The IPad is not just a e-book reader its a "tablet PC". From strictly an e-book perspective though Amazon's Kindle beats IPad on feature and total cost of ownership. Kindle DX (9.7 inch diagonally) retailing at under $400 comes with no-fee 3G connectivity (IPad 3G needs a $30 subscription per month, the cheapest Ipad retails at $400). The only thing that KIndle lacks is the color GUI unlike IPad. Amazon offers way more titles than IPad for ebook (well Apple store will eventually catchup or even exceed). With the Kindle we buy a book at anytime and it gets downloaded presto. TO retain foothold for Apple fans Bezos in a wily move has made a Kindle app for IPad too. So you can use Kindle books bought for Kindle device on IPad too.

The one feature that blew me off with Kindle is finding what most readers had highlighted when they read a book. So you get an idea of what passages most readers think are key to be highlighted. However I wonder how the data is collected and how is privacy maintained???? Other features like downloading chapters for sampling, ability to 'lend' a book electronically to another kindle user, user ratings etc all make the e-book experience not just close enough to a book store experience but in some respect even exceed that.By the way for the past month for the first time Amazon Kindle books outsold hardcover editions.

To be sure the e-book industry has miles to go. The main stumbling block is the format war between e-book device manufacturers. Sony, Barnes and Noble, Amazon, Apple, Borders etc all manufacture e-book readers but there is no cross portability. This is where the  printed book still wins hands down.

Thanks, largely, to Itunes and Ipod today the two leading booksellers of USA have sharply cut down the floor space allocated for CD's. Would selling books, hence the book stores themselves, follow that route?  Just 2 days ago 'Barnes and Noble' announced that it is  up for sale. B&N is America's leading bookseller. I often used to point that a book store with a healthy stock price shows how much America loves books and music. That is still true except that there is a new kid in the block. Why would I go to a book store if I can read New York Times book review online and browse sample chapters sitting at home (or a park or a train) sipping the same Starbucks coffee. In fact I can do all that sitting at a coffee store with wi-fi.

All that I said until now only shows how e-books come close to reading a printing book, help give the experience of browsing at a book store and in some incremental way enhance those two experiences. Unlike the Kindle,today, the IPad is redefining publishing industry and how we read.

Publishers are now designing multi-media interlaced books for Ipad. e-books with embedded video and hyperlinks are being designed exploiting the potential of an internet connected tablet PC. Encyclopedia Britannica has cut down sharply its famed printed encyclopedia because doing a research tracing hyperlinks on the net is more fun and I need not stack 30 volumes of books that could contain outdated data.

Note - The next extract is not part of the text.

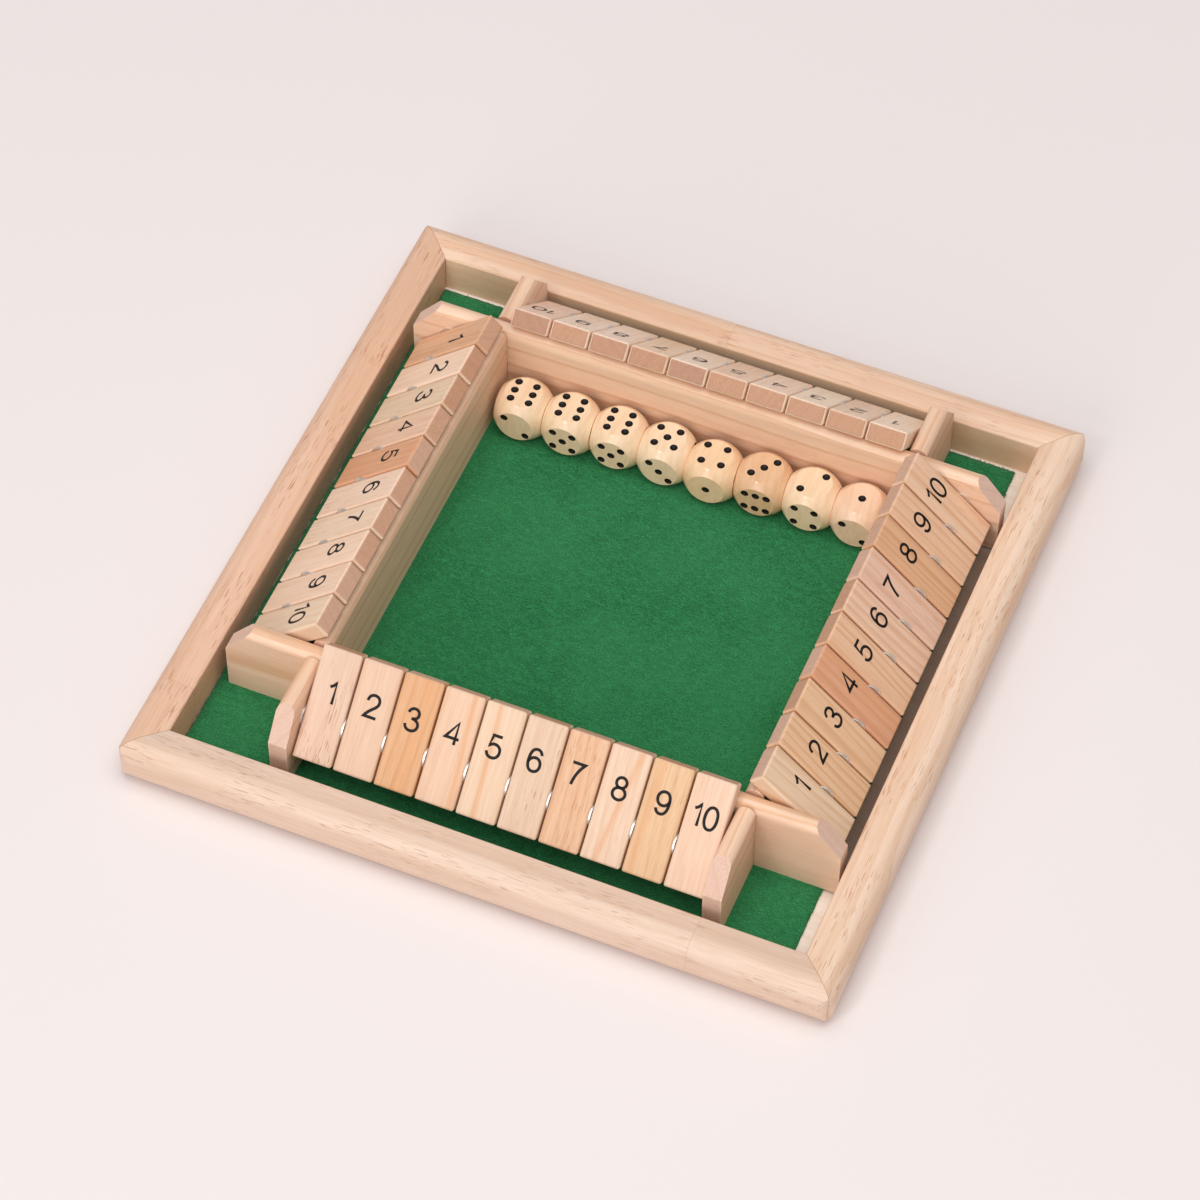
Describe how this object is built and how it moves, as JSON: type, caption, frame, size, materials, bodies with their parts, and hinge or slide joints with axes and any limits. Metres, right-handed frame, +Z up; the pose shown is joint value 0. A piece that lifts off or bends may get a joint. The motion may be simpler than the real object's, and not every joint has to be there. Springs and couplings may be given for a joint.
{
  "type": "shut the box game",
  "caption": "Square wooden tray game for four players: a hinged row of numbered tiles along each side of a felt arena, with wooden dice.",
  "frame": {"origin": "middle of the underside, on the table", "axes": "+Z up; +Y towards the back side, where the dice lie; +X to the right along the front side"},
  "size_m": [0.225, 0.225, 0.0383],
  "materials": {
    "rail_wood": "satin",
    "divider_wood": "satin",
    "tile_wood": "satin",
    "dice_wood": "gloss varnish",
    "base_ply": "matt",
    "green_felt": "matt fibrous",
    "black_paint": "matt print on the tiles and dice",
    "rod_steel": "satin"
  },
  "bodies": {
    "box": {"frame_rail_front": "rail_wood", "frame_rail_right": "rail_wood", "frame_rail_back": "rail_wood", "frame_rail_left": "rail_wood", "base_board": "base_ply", "felt_mat": "green_felt", "front_divider": "divider_wood", "back_divider": "divider_wood", "left_divider": "divider_wood", "right_divider": "divider_wood", "pivot_rods": "rod_steel", "spacer_washers": "rod_steel"},
    "tile_front_1": {"tile_front_1": "tile_wood"},
    "tile_front_2": {"tile_front_2": "tile_wood"},
    "tile_front_3": {"tile_front_3": "tile_wood"},
    "tile_front_4": {"tile_front_4": "tile_wood"},
    "tile_front_5": {"tile_front_5": "tile_wood"},
    "tile_front_6": {"tile_front_6": "tile_wood"},
    "tile_front_7": {"tile_front_7": "tile_wood"},
    "tile_front_8": {"tile_front_8": "tile_wood"},
    "tile_front_9": {"tile_front_9": "tile_wood"},
    "tile_front_10": {"tile_front_10": "tile_wood"},
    "tile_right_1": {"tile_right_1": "tile_wood"},
    "tile_right_2": {"tile_right_2": "tile_wood"},
    "tile_right_3": {"tile_right_3": "tile_wood"},
    "tile_right_4": {"tile_right_4": "tile_wood"},
    "tile_right_5": {"tile_right_5": "tile_wood"},
    "tile_right_6": {"tile_right_6": "tile_wood"},
    "tile_right_7": {"tile_right_7": "tile_wood"},
    "tile_right_8": {"tile_right_8": "tile_wood"},
    "tile_right_9": {"tile_right_9": "tile_wood"},
    "tile_right_10": {"tile_right_10": "tile_wood"},
    "tile_back_1": {"tile_back_1": "tile_wood"},
    "tile_back_2": {"tile_back_2": "tile_wood"},
    "tile_back_3": {"tile_back_3": "tile_wood"},
    "tile_back_4": {"tile_back_4": "tile_wood"},
    "tile_back_5": {"tile_back_5": "tile_wood"},
    "tile_back_6": {"tile_back_6": "tile_wood"},
    "tile_back_7": {"tile_back_7": "tile_wood"},
    "tile_back_8": {"tile_back_8": "tile_wood"},
    "tile_back_9": {"tile_back_9": "tile_wood"},
    "tile_back_10": {"tile_back_10": "tile_wood"},
    "tile_left_1": {"tile_left_1": "tile_wood"},
    "tile_left_2": {"tile_left_2": "tile_wood"},
    "tile_left_3": {"tile_left_3": "tile_wood"},
    "tile_left_4": {"tile_left_4": "tile_wood"},
    "tile_left_5": {"tile_left_5": "tile_wood"},
    "tile_left_6": {"tile_left_6": "tile_wood"},
    "tile_left_7": {"tile_left_7": "tile_wood"},
    "tile_left_8": {"tile_left_8": "tile_wood"},
    "tile_left_9": {"tile_left_9": "tile_wood"},
    "tile_left_10": {"tile_left_10": "tile_wood"},
    "die_1": {"die_1": "dice_wood"},
    "die_2": {"die_2": "dice_wood"},
    "die_3": {"die_3": "dice_wood"},
    "die_4": {"die_4": "dice_wood"},
    "die_5": {"die_5": "dice_wood"},
    "die_6": {"die_6": "dice_wood"},
    "die_7": {"die_7": "dice_wood"},
    "die_8": {"die_8": "dice_wood"}
  },
  "joints": [
    {"name": "tile_front_1_flip", "type": "hinge", "parent": "box", "child": "tile_front_1", "pos_m": [-0.05743, -0.0828, 0.02115], "axis": [1, 0, 0], "range_deg": [0, 140.3]},
    {"name": "tile_front_2_flip", "type": "hinge", "parent": "box", "child": "tile_front_2", "pos_m": [-0.04441, -0.0828, 0.02115], "axis": [1, 0, 0], "range_deg": [0, 140.3]},
    {"name": "tile_front_3_flip", "type": "hinge", "parent": "box", "child": "tile_front_3", "pos_m": [-0.03138, -0.0828, 0.02115], "axis": [1, 0, 0], "range_deg": [0, 140.3]},
    {"name": "tile_front_4_flip", "type": "hinge", "parent": "box", "child": "tile_front_4", "pos_m": [-0.01835, -0.0828, 0.02115], "axis": [1, 0, 0], "range_deg": [0, 140.3]},
    {"name": "tile_front_5_flip", "type": "hinge", "parent": "box", "child": "tile_front_5", "pos_m": [-0.00532, -0.0828, 0.02115], "axis": [1, 0, 0], "range_deg": [0, 140.3]},
    {"name": "tile_front_6_flip", "type": "hinge", "parent": "box", "child": "tile_front_6", "pos_m": [0.00771, -0.0828, 0.02115], "axis": [1, 0, 0], "range_deg": [0, 140.3]},
    {"name": "tile_front_7_flip", "type": "hinge", "parent": "box", "child": "tile_front_7", "pos_m": [0.02074, -0.0828, 0.02115], "axis": [1, 0, 0], "range_deg": [0, 140.3]},
    {"name": "tile_front_8_flip", "type": "hinge", "parent": "box", "child": "tile_front_8", "pos_m": [0.03377, -0.0828, 0.02115], "axis": [1, 0, 0], "range_deg": [0, 140.3]},
    {"name": "tile_front_9_flip", "type": "hinge", "parent": "box", "child": "tile_front_9", "pos_m": [0.0468, -0.0828, 0.02115], "axis": [1, 0, 0], "range_deg": [0, 140.3]},
    {"name": "tile_front_10_flip", "type": "hinge", "parent": "box", "child": "tile_front_10", "pos_m": [0.05983, -0.0828, 0.02115], "axis": [1, 0, 0], "range_deg": [0, 140.3]},
    {"name": "tile_right_1_flip", "type": "hinge", "parent": "box", "child": "tile_right_1", "pos_m": [0.0857, -0.05693, 0.02115], "axis": [0, 1, 0], "range_deg": [0, 139.3]},
    {"name": "tile_right_2_flip", "type": "hinge", "parent": "box", "child": "tile_right_2", "pos_m": [0.0857, -0.0439, 0.02115], "axis": [0, 1, 0], "range_deg": [0, 139.3]},
    {"name": "tile_right_3_flip", "type": "hinge", "parent": "box", "child": "tile_right_3", "pos_m": [0.0857, -0.03087, 0.02115], "axis": [0, 1, 0], "range_deg": [0, 139.3]},
    {"name": "tile_right_4_flip", "type": "hinge", "parent": "box", "child": "tile_right_4", "pos_m": [0.0857, -0.01784, 0.02115], "axis": [0, 1, 0], "range_deg": [0, 139.3]},
    {"name": "tile_right_5_flip", "type": "hinge", "parent": "box", "child": "tile_right_5", "pos_m": [0.0857, -0.00481, 0.02115], "axis": [0, 1, 0], "range_deg": [0, 139.3]},
    {"name": "tile_right_6_flip", "type": "hinge", "parent": "box", "child": "tile_right_6", "pos_m": [0.0857, 0.00822, 0.02115], "axis": [0, 1, 0], "range_deg": [0, 139.3]},
    {"name": "tile_right_7_flip", "type": "hinge", "parent": "box", "child": "tile_right_7", "pos_m": [0.0857, 0.02124, 0.02115], "axis": [0, 1, 0], "range_deg": [0, 139.3]},
    {"name": "tile_right_8_flip", "type": "hinge", "parent": "box", "child": "tile_right_8", "pos_m": [0.0857, 0.03427, 0.02115], "axis": [0, 1, 0], "range_deg": [0, 139.3]},
    {"name": "tile_right_9_flip", "type": "hinge", "parent": "box", "child": "tile_right_9", "pos_m": [0.0857, 0.0473, 0.02115], "axis": [0, 1, 0], "range_deg": [0, 139.3]},
    {"name": "tile_right_10_flip", "type": "hinge", "parent": "box", "child": "tile_right_10", "pos_m": [0.0857, 0.06033, 0.02115], "axis": [0, 1, 0], "range_deg": [0, 139.3]},
    {"name": "tile_back_1_flip", "type": "hinge", "parent": "box", "child": "tile_back_1", "pos_m": [0.05983, 0.0862, 0.02115], "axis": [-1, 0, 0], "range_deg": [0, 139.3]},
    {"name": "tile_back_2_flip", "type": "hinge", "parent": "box", "child": "tile_back_2", "pos_m": [0.0468, 0.0862, 0.02115], "axis": [-1, 0, 0], "range_deg": [0, 139.3]},
    {"name": "tile_back_3_flip", "type": "hinge", "parent": "box", "child": "tile_back_3", "pos_m": [0.03377, 0.0862, 0.02115], "axis": [-1, 0, 0], "range_deg": [0, 139.3]},
    {"name": "tile_back_4_flip", "type": "hinge", "parent": "box", "child": "tile_back_4", "pos_m": [0.02074, 0.0862, 0.02115], "axis": [-1, 0, 0], "range_deg": [0, 139.3]},
    {"name": "tile_back_5_flip", "type": "hinge", "parent": "box", "child": "tile_back_5", "pos_m": [0.00771, 0.0862, 0.02115], "axis": [-1, 0, 0], "range_deg": [0, 139.3]},
    {"name": "tile_back_6_flip", "type": "hinge", "parent": "box", "child": "tile_back_6", "pos_m": [-0.00532, 0.0862, 0.02115], "axis": [-1, 0, 0], "range_deg": [0, 139.3]},
    {"name": "tile_back_7_flip", "type": "hinge", "parent": "box", "child": "tile_back_7", "pos_m": [-0.01835, 0.0862, 0.02115], "axis": [-1, 0, 0], "range_deg": [0, 139.3]},
    {"name": "tile_back_8_flip", "type": "hinge", "parent": "box", "child": "tile_back_8", "pos_m": [-0.03138, 0.0862, 0.02115], "axis": [-1, 0, 0], "range_deg": [0, 139.3]},
    {"name": "tile_back_9_flip", "type": "hinge", "parent": "box", "child": "tile_back_9", "pos_m": [-0.04441, 0.0862, 0.02115], "axis": [-1, 0, 0], "range_deg": [0, 139.3]},
    {"name": "tile_back_10_flip", "type": "hinge", "parent": "box", "child": "tile_back_10", "pos_m": [-0.05743, 0.0862, 0.02115], "axis": [-1, 0, 0], "range_deg": [0, 139.3]},
    {"name": "tile_left_1_flip", "type": "hinge", "parent": "box", "child": "tile_left_1", "pos_m": [-0.0833, 0.06033, 0.02115], "axis": [0, -1, 0], "range_deg": [0, 140]},
    {"name": "tile_left_2_flip", "type": "hinge", "parent": "box", "child": "tile_left_2", "pos_m": [-0.0833, 0.0473, 0.02115], "axis": [0, -1, 0], "range_deg": [0, 140]},
    {"name": "tile_left_3_flip", "type": "hinge", "parent": "box", "child": "tile_left_3", "pos_m": [-0.0833, 0.03427, 0.02115], "axis": [0, -1, 0], "range_deg": [0, 140]},
    {"name": "tile_left_4_flip", "type": "hinge", "parent": "box", "child": "tile_left_4", "pos_m": [-0.0833, 0.02124, 0.02115], "axis": [0, -1, 0], "range_deg": [0, 140]},
    {"name": "tile_left_5_flip", "type": "hinge", "parent": "box", "child": "tile_left_5", "pos_m": [-0.0833, 0.00822, 0.02115], "axis": [0, -1, 0], "range_deg": [0, 140]},
    {"name": "tile_left_6_flip", "type": "hinge", "parent": "box", "child": "tile_left_6", "pos_m": [-0.0833, -0.00481, 0.02115], "axis": [0, -1, 0], "range_deg": [0, 140]},
    {"name": "tile_left_7_flip", "type": "hinge", "parent": "box", "child": "tile_left_7", "pos_m": [-0.0833, -0.01784, 0.02115], "axis": [0, -1, 0], "range_deg": [0, 140]},
    {"name": "tile_left_8_flip", "type": "hinge", "parent": "box", "child": "tile_left_8", "pos_m": [-0.0833, -0.03087, 0.02115], "axis": [0, -1, 0], "range_deg": [0, 140]},
    {"name": "tile_left_9_flip", "type": "hinge", "parent": "box", "child": "tile_left_9", "pos_m": [-0.0833, -0.0439, 0.02115], "axis": [0, -1, 0], "range_deg": [0, 140]},
    {"name": "tile_left_10_flip", "type": "hinge", "parent": "box", "child": "tile_left_10", "pos_m": [-0.0833, -0.05693, 0.02115], "axis": [0, -1, 0], "range_deg": [0, 140]},
    {"name": "die_1_lift", "type": "slide", "parent": "box", "child": "die_1", "axis": [0, 0, 1], "range_m": [0, 0.06]},
    {"name": "die_2_lift", "type": "slide", "parent": "box", "child": "die_2", "axis": [0, 0, 1], "range_m": [0, 0.06]},
    {"name": "die_3_lift", "type": "slide", "parent": "box", "child": "die_3", "axis": [0, 0, 1], "range_m": [0, 0.06]},
    {"name": "die_4_lift", "type": "slide", "parent": "box", "child": "die_4", "axis": [0, 0, 1], "range_m": [0, 0.06]},
    {"name": "die_5_lift", "type": "slide", "parent": "box", "child": "die_5", "axis": [0, 0, 1], "range_m": [0, 0.06]},
    {"name": "die_6_lift", "type": "slide", "parent": "box", "child": "die_6", "axis": [0, 0, 1], "range_m": [0, 0.06]},
    {"name": "die_7_lift", "type": "slide", "parent": "box", "child": "die_7", "axis": [0, 0, 1], "range_m": [0, 0.06]},
    {"name": "die_8_lift", "type": "slide", "parent": "box", "child": "die_8", "axis": [0, 0, 1], "range_m": [0, 0.06]}
  ]
}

Publishers were grumbling how Amazon compelled them to drive down prices of kindle editions for new hardcovers when Apple entered the arena they breathed a sigh of relief. However, Apple too, for competitiveness started driving down prices in tandem. Today there is an investigation if Apple and Amazon are indulging in price fixing. That aside, what has enthused publishers is that thanks to electronic formatting they can now sell various "VERSIONS" of the same book at different price levels.

It is a common practice in DVD retailing to sell a "director's cut" with some more extras than the usual DVD. The "Directors Cut" or "Special Edition" would usually be released later than the initial release prompting movie affficionados to buy the same movie twice. This is rarely done for books. Even with a mega-blockbuster like Harry Potter the maximum they could do when the last book came out was to re-issue all the earlier editions and come up with a "boxed set of 7" but that sales was practically nil. Who would waste tens of dollars buying a boxed set when almost everybody had religiously bought each issue and was holding on to it?

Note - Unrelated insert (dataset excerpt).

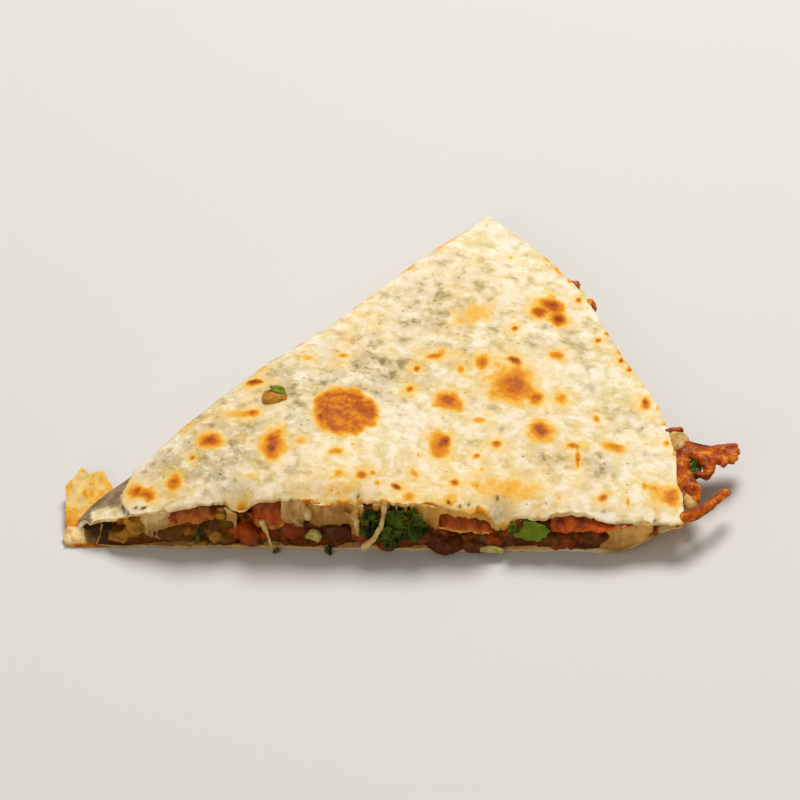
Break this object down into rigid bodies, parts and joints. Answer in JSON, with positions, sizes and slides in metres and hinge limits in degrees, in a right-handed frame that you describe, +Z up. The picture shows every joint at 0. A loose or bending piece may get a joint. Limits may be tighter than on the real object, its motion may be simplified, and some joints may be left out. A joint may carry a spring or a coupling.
{
  "type": "quesadilla slice",
  "caption": "Wedge of a folded and toasted flour tortilla, with spiced meat, melted cheese and cilantro showing at its cut side and fried cheese on its rim.",
  "frame": {"origin": "on the flat underside, near the middle of the wedge, 70 mm along the cut side and 40 mm behind it from the slice's point", "axes": "+X runs along the cut side from the slice's point to the rim, +Y back towards the fold, +Z up"},
  "size_m": [0.1367, 0.099, 0.0157],
  "materials": {
    "tortilla": "baked flour, ivory with golden and brown toasted spots",
    "meat": "moist and uneven, red-brown",
    "melted_cheese": "melted, pale yellow, slightly translucent",
    "cilantro": "soft green leaf",
    "onion": "moist, pale yellow-green",
    "fried_cheese": "crisp and oily, orange-brown"
  },
  "bodies": {
    "root": {"tortilla": "tortilla", "meat_filling": "meat", "melted_cheese": "melted_cheese", "cilantro_leaf_1": "cilantro", "cilantro_leaf_2": "cilantro", "cilantro_leaf_3": "cilantro", "cilantro_leaf_4": "cilantro", "cilantro_stem": "cilantro", "onion_1": "onion", "onion_2": "onion", "fried_cheese_lace": "fried_cheese", "fried_cheese_finger": "fried_cheese"}
  },
  "joints": []
}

Rare exceptions do occur but still with less success than the DVD world. Stephen Hawking's cult classic "A brief History of Time" has been re-issued with pictures and glossy printing. I could see that book make a splash in a very special IPad edition. Imagine reading about curvature of space time alongside an animation of a ball in a trampoline. Any kid would fall in love with science. Reading is never a linear activity but with this kind of reading the mind would race in way more directions and the reading experience itself is elevated to a much higher plane.

Would all this mean the death knell for Gutenberg's invention? Not at all. Still the book remains cheaper and easy to acquire, more universal in format. Broadband connectivity, affordability etc still constrain the e-book industry. Of one thing we can be sure though. We are at the cusp of a new wave.